All three have the same parameters with exception to remove which only has SymbolInfo and Policy:

* SymbolInfo:
  * File      : The file the symbol resides in. Leave null to indicate to search all files. Leave null to indicated all-file search.
  * Marker    : #define symbol that indicates a location or following signature is valid to manipulate. Leave null to indicate the signature should only be used.
  * Signature : Use a Code symbol to find a valid location to manipulate, can be further filtered with the marker. Leave null to indicate the marker should only be used.

* Policy : Additional policy info for completing the request (empty for now)
* Code   : Code to inject if adding, or replace existing code with.

Additionally if `GEN_FEATURE_EDITOR_REFACTOR` is defined, refactor( file_path, specification_path ) wil be made available.  
Refactor is based of the refactor library and uses its interface.  
It will on call add a request to the queue to run the refactor script on the file.

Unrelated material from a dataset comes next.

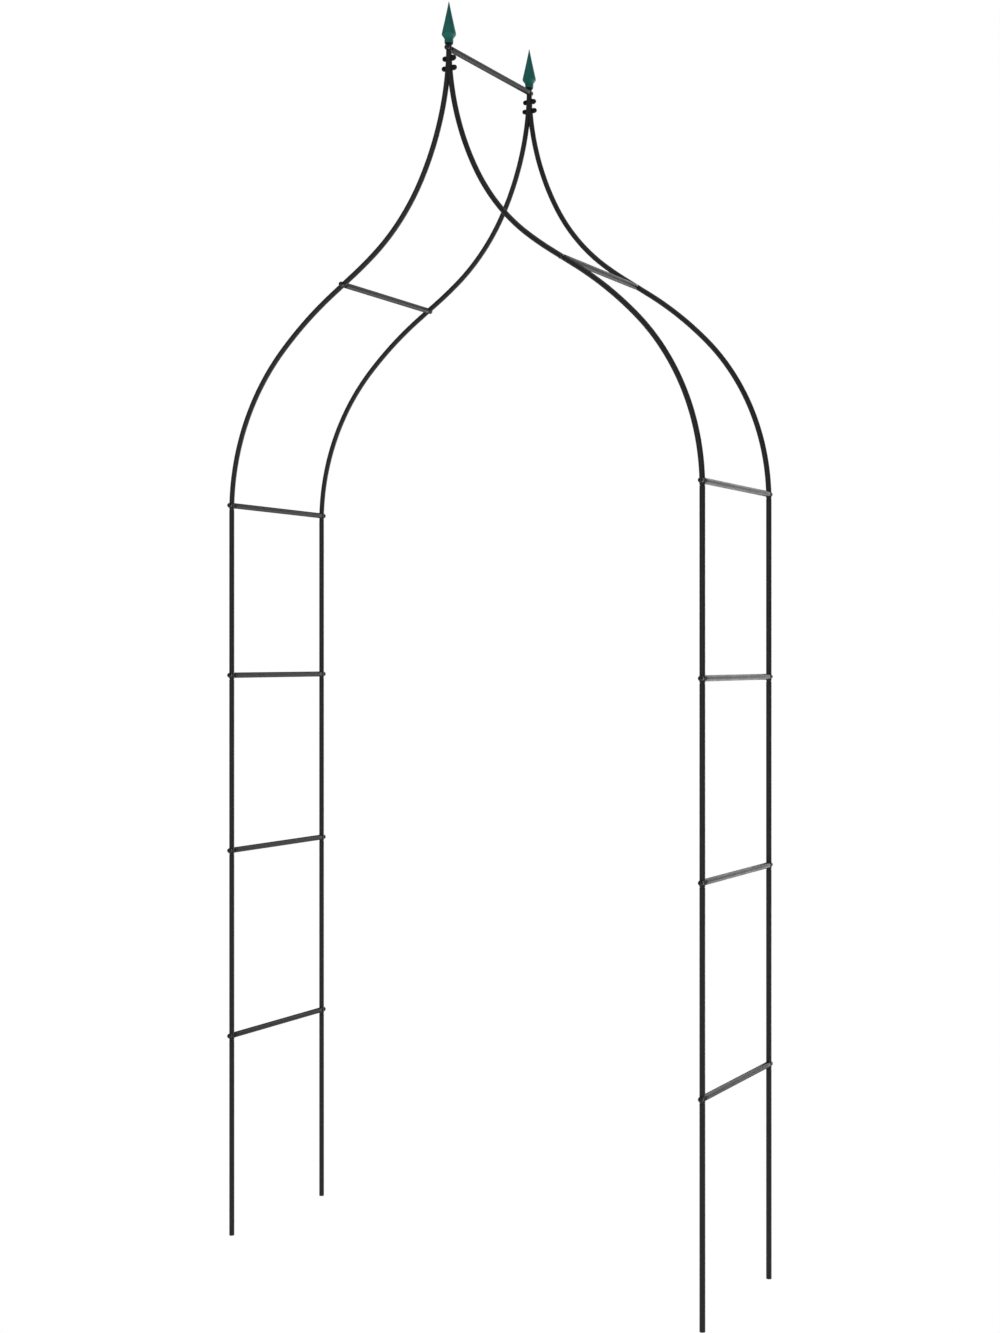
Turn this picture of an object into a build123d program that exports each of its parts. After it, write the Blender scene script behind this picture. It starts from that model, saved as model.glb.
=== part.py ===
from build123d import *
import os
from math import cos, degrees, pi, radians, sin

# Garden trellis arch: two identical ogee arches of plug-together steel tube, joined front to
# rear by a ladder of rungs up each side and one rung along the ridge, with a spear finial on
# each apex.  Millimetres, +Z up.  The origin is on the ground at the middle of the four legs,
# X runs across the walk-through width and Y through it, with the front arch at -Y.

# Overall layout
arch_width = 1112.7          # between the leg centre lines
arch_depth = 332.0           # between the planes of the two arches
leg_x = arch_width / 2
arch_y = arch_depth / 2

# Tube of the two arches
tube_diameter = 11.0
tube_wall = 1.0
tube_bore = tube_diameter - 2 * tube_wall
tube_radius = tube_diameter / 2

# Plug-in joints: the top of each section is drawn down to a spigot for the next one
joint_below_rung = 9.5       # joint line, measured down the tube from the rung's axis
spigot_length = 24.0
spigot_diameter = 8.8
spigot_bore = 7.2
neck_length = 3.0            # stretch where the full tube closes in on the spigot's bore
joint_gap = 0.9              # groove left round the tube between two sections

# Centre line of one side of an arch, from the ground up: an upright leg, a bow that leans in
# and a reverse bow that comes upright again on the middle plane (radii and turns in degrees)
upright_height = 1576.3
shoulder_radius, shoulder_turn = 480.0, 44.3
haunch_radius, haunch_turn = 800.0, 12.3
slope_length = 63.0
flare_radius, flare_turn = 790.0, 4.7
crown_radius, crown_turn = 434.0, 24.1
stem_top = 2523.0            # top of the upright stem inside the finial

# Rungs, by height up the leg, then by distance up the tube on the slope
rung_heights = [434.5, 837.8, 1219.0, 1588.5]
slope_rung_distance = upright_height + 575.5
ridge_rung_height = 2489.5
rung_diameter = 12.0
rung_bore = 10.0

# Moulded plug with a rim, pressed into each end of a rung
plug_rim = 1.0
plug_depth = 16.0
plug_diameter = 9.9
plug_bore = 5.1

# Domed rung screws, with a cross recess
screw_diameter = 5.0
screw_hole = 5.4
screw_dome_radius = 5.4
screw_head_rim = 2.0
screw_reach = 13.0           # thread beyond the tube
recess_width, recess_span, recess_depth = 1.1, 5.0, 2.6

# Apex bolts, which clamp the two halves of the stem, with cap nuts
bolt_heights = [2449.0, 2469.0]
bolt_diameter = 6.0
bolt_hole = 6.4
dome_radius = 5.2
head_rim = 3.1
nut_across_flats = 10.4
nut_hex_height = 4.9
nut_corner = nut_across_flats / (2 * cos(pi / 6))
nut_bore = 6.1
nut_bore_depth = 7.5

# Finial and the collar under it
collar_bottom = 2497.0
collar_height = 2.4
collar_diameter = 15.5
collar_chamfer = 0.5
stem_fit_bore = 11.1         # bore of the collar and of the finial's socket
finial_socket_depth = 24.6
finial_neck_diameter = 18.0
finial_neck_height = 7.8
finial_foot_chamfer = 0.6
finial_widest_diameter = 29.4
finial_widest_height = 18.2
finial_height = 84.4
finial_tip_radius = 0.7


# ---- Centre line of an arch ----

def stretches():
    """Length and turn (radians, towards the middle positive) of each stretch of the line."""
    bent = [(shoulder_radius, radians(shoulder_turn)), (haunch_radius, radians(haunch_turn))]
    leaning = [(upright_height, 0.0)]
    leaning += [(radius * turn, turn) for radius, turn in bent]
    leaning += [(slope_length, 0.0)]
    for radius, turn in ((flare_radius, radians(flare_turn)), (crown_radius, radians(crown_turn))):
        leaning.append((radius * turn, -turn))
    x, z, lean = walk(leaning, sum(length for length, turn in leaning))
    # the last bow ends upright on the middle plane, and that fixes its radius
    last_radius = x / (1 - cos(lean))
    stem_foot = z + last_radius * sin(lean)
    return leaning + [(last_radius * lean, -lean), (stem_top - stem_foot, 0.0)]


def walk(line, distance):
    """X, Z and lean of the point that lies this far along the line from the ground."""
    x, z, lean = leg_x, 0.0, 0.0
    for length, turn in line:
        step = min(distance, length)
        step_turn = turn * step / length
        chord = 2 * length / turn * sin(step_turn / 2) if turn else step
        x -= chord * sin(lean + step_turn / 2)
        z += chord * cos(lean + step_turn / 2)
        lean += step_turn
        distance -= step
        if distance <= 0:
            break
    return x, z, lean


arch_line = stretches()
line_length = sum(length for length, turn in arch_line)


def point(distance):
    x, z, lean = walk(arch_line, distance)
    return Vector(x, 0, z)


def distance_at_height(height):
    """How far up the line a height is reached, by halving."""
    low, high = 0.0, line_length
    for step in range(40):
        middle = (low + high) / 2
        if point(middle).Z < height:
            low = middle
        else:
            high = middle
    return low


rung_distances = [distance_at_height(height) for height in rung_heights]
rung_distances.append(slope_rung_distance)
ridge_distance = distance_at_height(ridge_rung_height)


# ---- Tube sections ----

def tube(start, end, outer, inner):
    """A round tube along the arch between two distances from the ground."""
    # the seam of the tube is turned away from the middle plane and from every hole
    ring = Rot(0, 0, 45) * (Circle(outer / 2) - Circle(inner / 2))
    lengths, reached = [], 0.0
    for length, turn in arch_line:
        low, high = max(start, reached), min(end, reached + length)
        reached += length
        if high - low < 0.001:
            continue
        x, z, lean = walk(arch_line, low)
        across = Plane(origin=(x, 0, z), x_dir=(0, 1, 0), z_dir=(-sin(lean), 0, cos(lean)))
        if turn:
            radius = length / turn
            centre = (x - radius * cos(lean), 0, z - radius * sin(lean))
            axis = Axis(centre, (0, -1 if turn > 0 else 1, 0))
            swing = degrees(abs(turn) * (high - low) / length)
            lengths.append(revolve(across * ring, axis, revolution_arc=swing))
        else:
            lengths.append(extrude(across * ring, high - low))
    return lengths[0].fuse(*lengths[1:]) if len(lengths) > 1 else lengths[0]


def drill_y(place, diameter):
    """A hole from front to rear through the tube."""
    return Pos(place.X, 0, place.Z) * Rot(90, 0, 0) * Cylinder(diameter / 2, 3 * tube_diameter)


def drill_x(height, diameter):
    return Pos(0, 0, height) * Rot(0, 90, 0) * Cylinder(diameter / 2, 6 * tube_diameter)


def tube_section(start, end, holes):
    """One section: a plain tube whose top closes in to the spigot of the next joint."""
    section = tube(start, end - neck_length, tube_diameter, tube_bore)
    section += tube(end - neck_length, end, tube_diameter, spigot_bore)
    section += tube(end, end + spigot_length, spigot_diameter, spigot_bore)
    for place in holes:
        section -= drill_y(place, screw_hole)
    return section


def crown_section(start):
    """The top section: halved lengthwise where it meets its twin on the middle plane."""
    section = tube(start, line_length, tube_diameter, tube_bore)
    reach = 2 * leg_x
    section -= Pos(-reach / 2, 0, stem_top) * Box(reach, 4 * tube_diameter, 2 * stem_top)
    section -= drill_y(point(start + joint_below_rung - joint_gap), screw_hole)
    section -= drill_y(point(ridge_distance), screw_hole)
    for height in bolt_heights:
        section -= drill_x(height, bolt_hole)
    return section


section_names = ["foot", "lower_leg", "middle_leg", "upper_leg", "shoulder_bow", "crown_bow"]


def right_side():
    """The six sections of one side, at y = 0 and x > 0."""
    joints = [distance - joint_below_rung for distance in rung_distances]
    sides = [tube_section(0, joints[0], [point(rung_distances[0])])]
    for number in range(1, len(joints)):
        holes = [point(distance) for distance in rung_distances[number - 1:number + 1]]
        sides.append(tube_section(joints[number - 1] + joint_gap, joints[number], holes))
    sides.append(crown_section(joints[-1] + joint_gap))
    return dict(zip(section_names, sides))


# ---- Rungs and what is in their ends ----

inner_face = arch_y - tube_radius         # where the rim of a plug touches the tube
rung_half_length = inner_face - plug_rim


def rung():
    body = Cylinder(rung_diameter / 2, 2 * rung_half_length)
    body -= Cylinder(rung_bore / 2, 2 * rung_half_length)
    return Rot(90, 0, 0) * body


def end_plug():
    """Plug at the front end of a rung: its rim faces -Y."""
    plug = Pos(0, 0, plug_rim / 2) * Cylinder(rung_diameter / 2, plug_rim)
    plug += Pos(0, 0, -plug_depth / 2) * Cylinder(plug_diameter / 2, plug_depth)
    plug -= Cylinder(plug_bore / 2, 3 * plug_depth)
    return Pos(0, -rung_half_length, 0) * Rot(90, 0, 0) * plug


def dome(radius, height):
    """A half ball standing on a flat at this height."""
    cap = Sphere(radius) - Pos(0, 0, -radius) * Box(2 * radius, 2 * radius, 2 * radius)
    return Pos(0, 0, height) * cap


def domed_head(radius, rim):
    """A round head on z = 0: a straight rim and a half ball on it."""
    return Pos(0, 0, rim / 2) * Cylinder(radius, rim) + dome(radius, rim)


def rung_screw():
    """Screw at the front end of a rung: its head stands on the outside of the front tube."""
    head = domed_head(screw_dome_radius, screw_head_rim)
    top = screw_head_rim + screw_dome_radius
    for turn in (0, 90):
        slot = Box(recess_width, recess_span, 2 * recess_depth)
        head -= Pos(0, 0, top) * Rot(0, 0, turn) * slot
    length = tube_diameter + plug_rim + screw_reach
    screw = head + Pos(0, 0, -length / 2) * Cylinder(screw_diameter / 2, length)
    return Pos(0, -arch_y - tube_radius, 0) * Rot(90, 0, 0) * screw


# ---- Apex bolts, collar and finial, all on the stem at x = 0, y = 0 ----

def seat_x(height):
    """Where a head or nut touches the outside of the leaning half stem, at its lower edge."""
    return point(distance_at_height(height - nut_corner)).X + tube_radius


def apex_bolt(height):
    seat = seat_x(height)
    length = 2 * seat + nut_bore_depth - 1
    bolt = domed_head(dome_radius, head_rim)
    bolt += Pos(0, 0, -length / 2) * Cylinder(bolt_diameter / 2, length)
    return Pos(-seat, 0, height) * Rot(0, -90, 0) * bolt


def cap_nut(height):
    nut = extrude(RegularPolygon(nut_across_flats / 2, 6, major_radius=False), nut_hex_height)
    nut += dome(dome_radius, nut_hex_height)
    nut -= Cylinder(nut_bore / 2, 2 * nut_bore_depth)
    return Pos(seat_x(height), 0, height) * Rot(0, 90, 0) * nut


def collar():
    ring = Cylinder(collar_diameter / 2, collar_height)
    ring = chamfer(ring.edges().filter_by(GeomType.CIRCLE), collar_chamfer)
    ring -= Cylinder(stem_fit_bore / 2, 2 * collar_height)
    return Pos(0, 0, collar_bottom + collar_height / 2) * ring


def finial():
    """A turned spear: straight neck, hollow flare, rounded shoulder and a long taper."""
    neck, widest = finial_neck_diameter / 2, finial_widest_diameter / 2
    chamfered = finial_foot_chamfer
    foot = Polyline((0, 0), (neck - chamfered, 0), (neck, chamfered), (neck, finial_neck_height))
    flare = Spline(
        (neck, finial_neck_height),
        (widest, finial_widest_height),
        tangents=((0, 1), (-0.08, 1)),
        tangent_scalars=(1.3, 0.9),
    )
    tip_height = finial_height - finial_tip_radius
    taper = Spline(
        (widest, finial_widest_height),
        (finial_tip_radius, tip_height),
        tangents=((-0.08, 1), (-0.2, 1)),
        tangent_scalars=(0.25, 1.0),
    )
    tip = ThreePointArc(
        (finial_tip_radius, tip_height),
        (finial_tip_radius * cos(pi / 4), tip_height + finial_tip_radius * sin(pi / 4)),
        (0, finial_height),
    )
    face = make_face(foot + flare + taper + tip + Line((0, finial_height), (0, 0)))
    body = revolve(Plane.XZ * face, Axis.Z)
    body -= Cylinder(stem_fit_bore / 2, 2 * finial_socket_depth)
    return Pos(0, 0, collar_bottom + collar_height) * body


# ---- Placing and writing ----

os.makedirs("parts", exist_ok=True)


def write(name, solids):
    shape = solids[0] if len(solids) == 1 else Compound(children=[item.solid() for item in solids])
    export_step(shape, f"parts/{name}.step")


left_of = Plane.YZ
rear_of = Plane.XZ
arch_place = {"front": -arch_y, "rear": arch_y}

for section_name, section in right_side().items():
    for arch, y in arch_place.items():
        write(f"{arch}_right_{section_name}", [Pos(0, y, 0) * section])
        write(f"{arch}_left_{section_name}", [Pos(0, y, 0) * mirror(section, left_of)])

rung_places = {}
for number, distance in enumerate(rung_distances, start=1):
    place = point(distance)
    rung_places[f"right_rung_{number}"] = Pos(place.X, 0, place.Z)
    rung_places[f"left_rung_{number}"] = Pos(-place.X, 0, place.Z)
rung_places["ridge_rung"] = Pos(0, 0, ridge_rung_height)

one_rung, front_plug, front_screw = rung(), end_plug(), rung_screw()
rear_plug, rear_screw = mirror(front_plug, rear_of), mirror(front_screw, rear_of)
for rung_name, place in rung_places.items():
    write(rung_name, [place * one_rung])
places = list(rung_places.values())
write("front_rung_plugs", [place * front_plug for place in places])
write("rear_rung_plugs", [place * rear_plug for place in places])
write("front_rung_screws", [place * front_screw for place in places])
write("rear_rung_screws", [place * rear_screw for place in places])

for arch, y in arch_place.items():
    write(f"{arch}_apex_bolts", [Pos(0, y, 0) * apex_bolt(height) for height in bolt_heights])
    write(f"{arch}_apex_nuts", [Pos(0, y, 0) * cap_nut(height) for height in bolt_heights])
    write(f"{arch}_collar", [Pos(0, y, 0) * collar()])
    write(f"{arch}_finial", [Pos(0, y, 0) * finial()])

slope_rung = point(slope_rung_distance)
print(f"slope rung at x {slope_rung.X:.1f}, z {slope_rung.Z:.1f}")
print(f"last bow radius {arch_line[-2][0] / -arch_line[-2][1]:.1f}, stem {arch_line[-1][0]:.1f} long")
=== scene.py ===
from math import ceil, cos, hypot, inf, pi, radians, sin, tan

import bpy
from mathutils import Euler, Matrix, Vector


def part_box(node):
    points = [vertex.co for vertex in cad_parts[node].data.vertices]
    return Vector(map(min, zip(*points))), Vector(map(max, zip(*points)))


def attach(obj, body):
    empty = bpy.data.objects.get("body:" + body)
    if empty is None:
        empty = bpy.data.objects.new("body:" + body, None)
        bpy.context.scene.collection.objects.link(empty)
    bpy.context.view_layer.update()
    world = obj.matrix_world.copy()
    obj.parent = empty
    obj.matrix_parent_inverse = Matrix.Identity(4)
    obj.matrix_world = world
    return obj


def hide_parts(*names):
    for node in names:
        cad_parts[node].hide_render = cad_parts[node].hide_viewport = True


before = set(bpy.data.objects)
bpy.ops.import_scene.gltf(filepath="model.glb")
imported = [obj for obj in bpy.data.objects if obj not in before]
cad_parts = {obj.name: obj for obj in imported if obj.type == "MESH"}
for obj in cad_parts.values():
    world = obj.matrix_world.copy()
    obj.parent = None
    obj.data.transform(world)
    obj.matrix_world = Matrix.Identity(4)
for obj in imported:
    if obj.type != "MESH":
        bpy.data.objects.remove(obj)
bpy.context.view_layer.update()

mm = 0.001


def linearColour(hexCode):
    # sRGB hex to the linear values that shader sockets take
    channels = [int(hexCode[i:i + 2], 16) / 255 for i in (1, 3, 5)]
    return [c / 12.92 if c <= 0.04045 else ((c + 0.055) / 1.055) ** 2.4 for c in channels] + [1.0]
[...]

### Scanner allows the user to generate Code ASTs by reading files

**Note: Not implemented yet**

* The purpose is to grab definitions to generate metadata or generate new code from these definitions.
* Requests are populated using the add( SymbolInfo, Policy ) function. The symbol info is the same as the one used for the editor. So is the case with Policy.

The file will only be read from, no writing supported.

One great use case is for example: generating the single-header library for gencpp!

### Additional Info (Editor and Scanner)

When all requests have been populated, call process_requests().  
It will provide an output of receipt data of the results when it completes.

Files may be added to the Editor and Scanner additionally with add_files( num, files ).  
This is intended for when you have requests that are for multiple files.

Request queue in both Editor and Scanner are cleared once process_requests completes.